Wednesday, February 07, 2007

Why do at-risk kids behave so badly?

Why do at-risk kids behave so badly? Why are they (almost as a rule) promiscuous? Why do they develop drug habits? Why do they commit crimes? Why can't they just abandon observances without also acting out?

An interesting explanation appears in "Are Our Children too Wordly?", an essay by Aharon Hersh Fried scheduled to appear in the next edition of Hakira: The Flatbush Journal of Jewish Law and Thought (Basicly, he argues that kids who are taught to hate the outside world, never learn the difference between what is good, and what is bad about the outside world. As a result, once they decide to leave the Torah world, they behave like low-class trash. And why do they leave in the first place? Any number of reasons, though the article argues, succefully in my opinion, that curious kids leave because the Torah world refuses to acknowledge their questions while treating them with disrespect for having questions in the first place.) Money quote:

It would seem that our efforts to close the “tzu offene oigen” of our youth have been only half successful. Unfortunately we are reaping the wrong half. Many of our youth today have little understanding of the global context, the nature, and the values that drive secular thinking and of the worlds of business, politics, interpersonal relations, culture, and the like. This knowledge would be helpful to them in navigating that world. [Unfortunately, the yeshivot generally do a poor job teaching history, english and science -DB]

Yet many of them are unfortunately, quite familiar with the crassest forms of entertainment and enticements of that world, and that, in a most naïve and simplistic fashion. When we fence out the non-Jewish world completely, we fail to give our children some of the basic knowledge, values, and criteria used in general society to discern between what is refined and what is crass, between what is esthetically pleasing and what is just flashy, and between what is acceptable and what is abhorrent. In their ignorance, and in the throes of their passions, our “unprotected” youth, once they have dared to open the gates that have kept them penned inside our world (and have earned the appellation “Children at Risk”), make a mad dash for the lowest forms of culture and entertainment in the secular world, and in their ignorant minds rationalize, justify, and validate their behaviors by telling themselves that they are doing what is done and approved of by all those “smart, intelligent goyim who, by dint of their intelligence and wisdom, make things happen, invent things, and run the world.”

Little do they realize that the goyim whose technological prowess they’ve come to admire wouldn’t want to be caught dead in the cheap and crass environment that some of our disenchanted youth habituate. Our youth think that once they have freed themselves from the strictures of their own world, they have entered a world free of strictures of even basic human ethics, or at least of pretensions to them. And why shouldn’t they think so? Have we not taught them that the whole world is decadent? Is it not only natural that when finding themselves wanting to join and engage with that larger world, they should seek out the decadent?

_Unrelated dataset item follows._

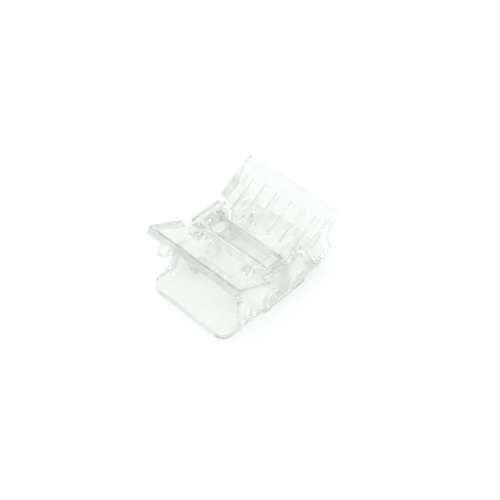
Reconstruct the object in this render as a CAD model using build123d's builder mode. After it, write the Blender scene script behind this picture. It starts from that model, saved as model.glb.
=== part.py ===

Our children should be made aware of the existence of “low” and “high” culture in the world “out there.” They should be made aware that there are normative rules of propriety, of derech eretz, that no upstanding Gentile would violate. And they should be given enough self-respect to, at the very least want to keep from sinking lower than the normative values of the general society.

The rest of the essay is every bit as good, and includes direct quotes from noted Gedolim which seem to argue/suggest that all of the yeshivos everywhere are doing things contrary to how the cited Gedolim would have wanted. Really explosive stuff.